As a creator, I absolutely want brands to have this playbook, because it means when they come to me, they actually know what they’re looking for.

One thing I’d add from my side: sometimes the playbook fails because the brand didn’t actually communicate expectations clearly to the creator. Like, I get briefs that say “we want authentic UGC” but don’t specify whether that means product-focused or lifestyle-focused or educational or whatever.

So when the campaign bombs, both sides blame each other.

If your playbook includes a sample brief or templated expectations, that would help creators actually deliver what you’re looking for, instead of guessing.

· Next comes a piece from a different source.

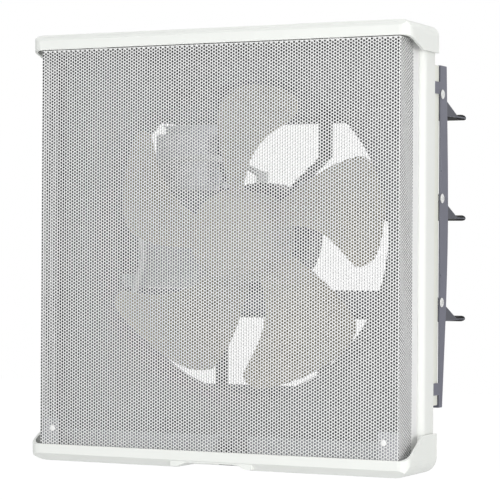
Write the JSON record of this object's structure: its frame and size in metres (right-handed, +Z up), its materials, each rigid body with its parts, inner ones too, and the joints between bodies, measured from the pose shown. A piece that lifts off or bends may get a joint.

Also, honest question: are you sharing your learnings with creators? Like, telling them “we found that product education content performs 3x better than pure lifestyle for our audience”? Because I’d actually adapt my content strategy if a brand told me that before we started.

That’s the difference between a brand I work with once and a brand I want to keep working with.

Strong observation on the pattern-matching. This aligns with what we’re doing at the DTC level too.

What I want to push on: are you categorizing failures by magnitude? Because a campaign that underperformed by 10% teaches you something different than one that completely tanked.

We built a severity matrix:

  • Minor underperformance (-10% to -25% from target): Usually execution issues, quick fix
  • Major underperformance (-25% to -50%): Structural issue, needs investigation
  • Critical failure (-50%+): Usually fundamental misalignment, needs complete rethink

Then different learnings apply based on severity. You don’t apply the same corrective action to a 15% miss that you’d apply to a 60% miss.

Your creator credibility insight feels like a major-underperformance category catch. I’d be curious: when you looked at the campaigns that hit targets, was the opposite always true? Like, did every successful campaign have credible creators, or were there wins even with fresh-to-the-category creators?

That would tell you if it’s a rule or a strong pattern worth testing more.